Problem details: From the listing below, copy only the lines from the line that contains "for (x = [-1, 1])" to the line that contains "for node in", counting those two lines as part of the copy.

Input records:
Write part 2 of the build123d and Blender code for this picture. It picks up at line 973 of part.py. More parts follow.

---

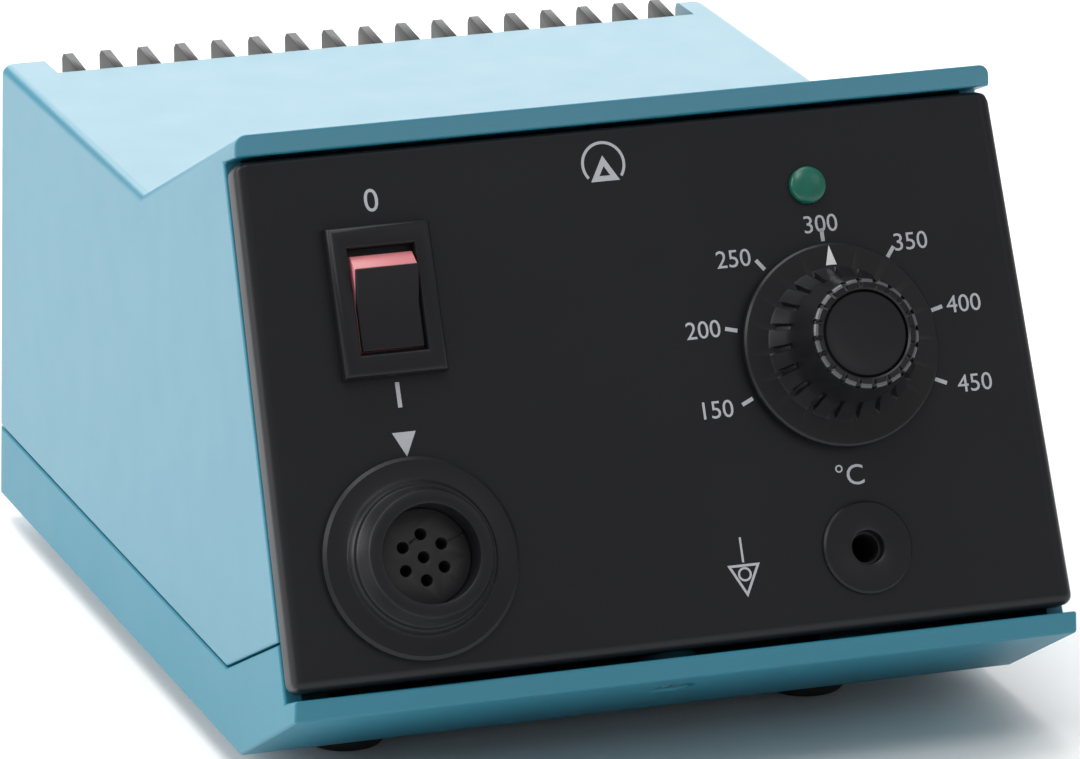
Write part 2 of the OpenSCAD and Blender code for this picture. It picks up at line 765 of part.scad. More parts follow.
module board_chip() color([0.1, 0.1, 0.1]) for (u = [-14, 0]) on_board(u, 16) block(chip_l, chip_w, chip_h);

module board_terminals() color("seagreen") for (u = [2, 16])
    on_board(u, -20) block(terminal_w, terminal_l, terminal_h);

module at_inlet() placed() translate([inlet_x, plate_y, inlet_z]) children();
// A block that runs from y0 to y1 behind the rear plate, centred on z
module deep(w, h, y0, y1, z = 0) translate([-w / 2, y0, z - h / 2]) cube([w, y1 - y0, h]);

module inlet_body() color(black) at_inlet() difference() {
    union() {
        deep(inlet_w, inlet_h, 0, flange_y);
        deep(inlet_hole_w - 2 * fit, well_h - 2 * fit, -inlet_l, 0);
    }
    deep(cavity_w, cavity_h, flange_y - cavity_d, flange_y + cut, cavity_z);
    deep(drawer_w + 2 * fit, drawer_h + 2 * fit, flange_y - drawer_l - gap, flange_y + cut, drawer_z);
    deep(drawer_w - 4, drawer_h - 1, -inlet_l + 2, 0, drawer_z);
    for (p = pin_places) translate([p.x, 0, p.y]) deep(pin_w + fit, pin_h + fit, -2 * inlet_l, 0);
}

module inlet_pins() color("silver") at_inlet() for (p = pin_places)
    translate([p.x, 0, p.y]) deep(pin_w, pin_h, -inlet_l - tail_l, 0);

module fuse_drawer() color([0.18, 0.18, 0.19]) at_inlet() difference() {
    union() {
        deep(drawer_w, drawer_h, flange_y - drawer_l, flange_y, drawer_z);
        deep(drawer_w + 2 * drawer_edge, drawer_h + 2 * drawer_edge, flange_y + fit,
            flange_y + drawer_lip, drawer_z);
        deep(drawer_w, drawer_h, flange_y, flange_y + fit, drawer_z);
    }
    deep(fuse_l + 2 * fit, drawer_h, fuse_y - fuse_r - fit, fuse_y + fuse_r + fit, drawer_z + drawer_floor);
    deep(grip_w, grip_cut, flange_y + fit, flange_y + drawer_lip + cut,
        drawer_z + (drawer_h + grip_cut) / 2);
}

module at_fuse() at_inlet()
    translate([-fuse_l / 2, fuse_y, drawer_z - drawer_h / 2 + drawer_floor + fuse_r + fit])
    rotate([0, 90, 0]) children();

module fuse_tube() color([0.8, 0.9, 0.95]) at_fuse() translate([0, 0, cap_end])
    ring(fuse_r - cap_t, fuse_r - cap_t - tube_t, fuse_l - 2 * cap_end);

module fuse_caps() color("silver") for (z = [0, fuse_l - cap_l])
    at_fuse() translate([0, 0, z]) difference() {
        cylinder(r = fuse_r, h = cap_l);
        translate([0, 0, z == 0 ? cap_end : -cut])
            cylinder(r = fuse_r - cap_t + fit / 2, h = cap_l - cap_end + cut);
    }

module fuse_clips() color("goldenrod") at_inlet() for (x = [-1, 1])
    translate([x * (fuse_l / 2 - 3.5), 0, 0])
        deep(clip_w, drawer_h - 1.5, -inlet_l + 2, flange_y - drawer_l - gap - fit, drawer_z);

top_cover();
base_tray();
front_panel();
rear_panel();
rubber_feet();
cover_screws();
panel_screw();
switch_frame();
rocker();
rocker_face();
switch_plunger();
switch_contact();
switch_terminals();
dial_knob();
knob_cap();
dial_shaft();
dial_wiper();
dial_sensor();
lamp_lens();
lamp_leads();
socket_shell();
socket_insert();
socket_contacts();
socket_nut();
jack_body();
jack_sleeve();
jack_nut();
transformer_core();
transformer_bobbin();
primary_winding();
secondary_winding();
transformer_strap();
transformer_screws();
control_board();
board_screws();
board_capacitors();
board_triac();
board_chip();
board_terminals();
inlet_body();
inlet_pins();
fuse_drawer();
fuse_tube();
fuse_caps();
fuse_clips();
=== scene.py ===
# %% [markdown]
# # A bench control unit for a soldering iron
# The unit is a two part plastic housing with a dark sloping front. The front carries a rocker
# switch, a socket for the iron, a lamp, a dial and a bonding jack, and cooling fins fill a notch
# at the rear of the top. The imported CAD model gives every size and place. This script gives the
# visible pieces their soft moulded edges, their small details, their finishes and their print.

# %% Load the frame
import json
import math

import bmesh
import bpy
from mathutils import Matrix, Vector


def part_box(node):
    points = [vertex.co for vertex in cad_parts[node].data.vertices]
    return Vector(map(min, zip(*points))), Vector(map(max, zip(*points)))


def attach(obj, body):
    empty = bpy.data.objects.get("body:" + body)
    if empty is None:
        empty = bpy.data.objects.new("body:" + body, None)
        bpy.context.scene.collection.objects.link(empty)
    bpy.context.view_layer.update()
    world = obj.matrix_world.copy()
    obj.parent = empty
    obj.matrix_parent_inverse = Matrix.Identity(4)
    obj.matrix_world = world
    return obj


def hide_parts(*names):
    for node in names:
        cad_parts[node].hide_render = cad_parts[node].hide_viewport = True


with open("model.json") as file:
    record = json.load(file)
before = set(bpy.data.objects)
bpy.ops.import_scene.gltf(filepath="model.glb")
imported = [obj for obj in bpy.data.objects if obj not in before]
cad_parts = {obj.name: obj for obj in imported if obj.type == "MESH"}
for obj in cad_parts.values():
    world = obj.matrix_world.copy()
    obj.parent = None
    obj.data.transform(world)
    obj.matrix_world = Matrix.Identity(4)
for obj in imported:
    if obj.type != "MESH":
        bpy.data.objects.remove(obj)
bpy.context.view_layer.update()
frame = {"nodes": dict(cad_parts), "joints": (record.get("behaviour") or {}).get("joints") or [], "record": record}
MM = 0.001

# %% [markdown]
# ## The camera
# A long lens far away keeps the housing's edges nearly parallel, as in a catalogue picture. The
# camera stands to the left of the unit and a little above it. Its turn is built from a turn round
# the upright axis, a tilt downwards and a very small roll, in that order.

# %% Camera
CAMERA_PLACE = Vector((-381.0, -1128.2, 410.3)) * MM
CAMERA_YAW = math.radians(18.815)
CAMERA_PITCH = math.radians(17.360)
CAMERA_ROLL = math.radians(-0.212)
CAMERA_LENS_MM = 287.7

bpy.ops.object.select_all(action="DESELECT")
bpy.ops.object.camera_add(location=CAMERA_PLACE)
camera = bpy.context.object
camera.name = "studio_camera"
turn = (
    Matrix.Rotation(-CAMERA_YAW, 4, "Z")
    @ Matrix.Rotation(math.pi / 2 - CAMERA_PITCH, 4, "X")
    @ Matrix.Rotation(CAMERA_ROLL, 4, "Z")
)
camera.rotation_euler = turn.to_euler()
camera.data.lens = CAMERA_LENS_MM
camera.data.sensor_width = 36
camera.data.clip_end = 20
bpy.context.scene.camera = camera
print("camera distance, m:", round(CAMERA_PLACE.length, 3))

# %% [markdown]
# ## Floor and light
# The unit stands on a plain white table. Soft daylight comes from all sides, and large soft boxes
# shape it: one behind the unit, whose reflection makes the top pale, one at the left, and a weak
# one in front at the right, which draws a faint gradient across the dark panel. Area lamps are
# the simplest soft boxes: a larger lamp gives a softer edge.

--

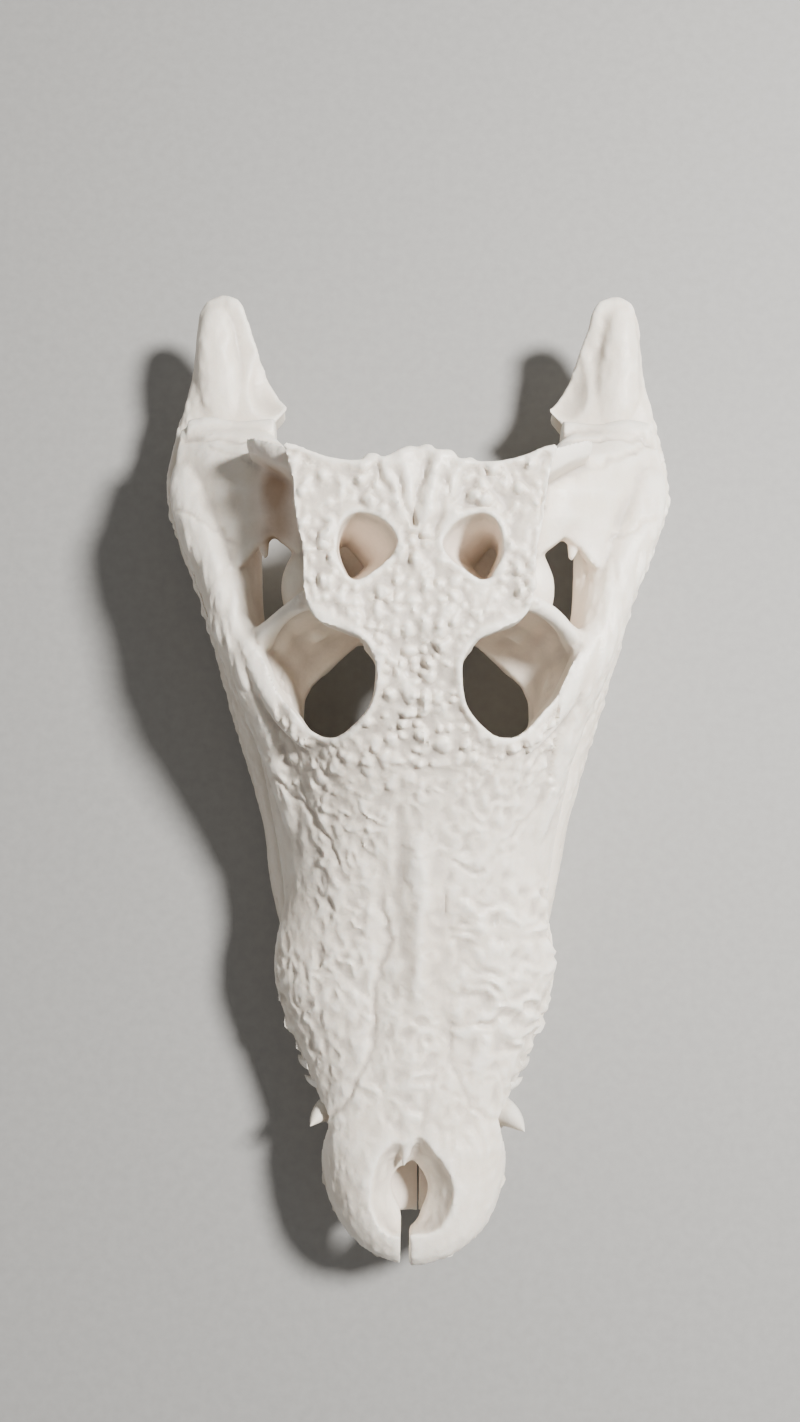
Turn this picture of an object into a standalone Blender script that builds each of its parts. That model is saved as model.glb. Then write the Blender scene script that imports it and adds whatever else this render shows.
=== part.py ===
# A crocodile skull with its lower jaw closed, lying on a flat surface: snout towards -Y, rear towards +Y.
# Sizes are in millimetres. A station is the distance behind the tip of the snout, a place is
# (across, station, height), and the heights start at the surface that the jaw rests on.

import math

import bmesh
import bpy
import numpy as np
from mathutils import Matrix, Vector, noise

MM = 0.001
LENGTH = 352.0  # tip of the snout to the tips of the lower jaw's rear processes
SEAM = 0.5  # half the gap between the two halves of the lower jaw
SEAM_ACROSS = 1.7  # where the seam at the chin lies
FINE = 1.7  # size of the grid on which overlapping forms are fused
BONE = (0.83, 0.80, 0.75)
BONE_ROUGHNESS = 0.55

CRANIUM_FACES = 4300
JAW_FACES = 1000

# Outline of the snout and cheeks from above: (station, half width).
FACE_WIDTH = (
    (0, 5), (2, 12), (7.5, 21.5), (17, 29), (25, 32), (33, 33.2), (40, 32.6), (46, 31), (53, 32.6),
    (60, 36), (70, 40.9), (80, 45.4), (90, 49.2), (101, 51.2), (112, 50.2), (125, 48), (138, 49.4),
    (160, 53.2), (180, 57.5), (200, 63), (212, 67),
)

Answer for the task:
module fuse_clips() color("goldenrod") at_inlet() for (x = [-1, 1])
    translate([x * (fuse_l / 2 - 3.5), 0, 0])
        deep(clip_w, drawer_h - 1.5, -inlet_l + 2, flange_y - drawer_l - gap - fit, drawer_z);

top_cover();
base_tray();
front_panel();
rear_panel();
rubber_feet();
cover_screws();
panel_screw();
switch_frame();
rocker();
rocker_face();
switch_plunger();
switch_contact();
switch_terminals();
dial_knob();
knob_cap();
dial_shaft();
dial_wiper();
dial_sensor();
lamp_lens();
lamp_leads();
socket_shell();
socket_insert();
socket_contacts();
socket_nut();
jack_body();
jack_sleeve();
jack_nut();
transformer_core();
transformer_bobbin();
primary_winding();
secondary_winding();
transformer_strap();
transformer_screws();
control_board();
board_screws();
board_capacitors();
board_triac();
board_chip();
board_terminals();
inlet_body();
inlet_pins();
fuse_drawer();
fuse_tube();
fuse_caps();
fuse_clips();
=== scene.py ===
# %% [markdown]
# # A bench control unit for a soldering iron
# The unit is a two part plastic housing with a dark sloping front. The front carries a rocker
# switch, a socket for the iron, a lamp, a dial and a bonding jack, and cooling fins fill a notch
# at the rear of the top. The imported CAD model gives every size and place. This script gives the
# visible pieces their soft moulded edges, their small details, their finishes and their print.

# %% Load the frame
import json
import math

import bmesh
import bpy
from mathutils import Matrix, Vector


def part_box(node):
    points = [vertex.co for vertex in cad_parts[node].data.vertices]
    return Vector(map(min, zip(*points))), Vector(map(max, zip(*points)))


def attach(obj, body):
    empty = bpy.data.objects.get("body:" + body)
    if empty is None:
        empty = bpy.data.objects.new("body:" + body, None)
        bpy.context.scene.collection.objects.link(empty)
    bpy.context.view_layer.update()
    world = obj.matrix_world.copy()
    obj.parent = empty
    obj.matrix_parent_inverse = Matrix.Identity(4)
    obj.matrix_world = world
    return obj


def hide_parts(*names):
    for node in names:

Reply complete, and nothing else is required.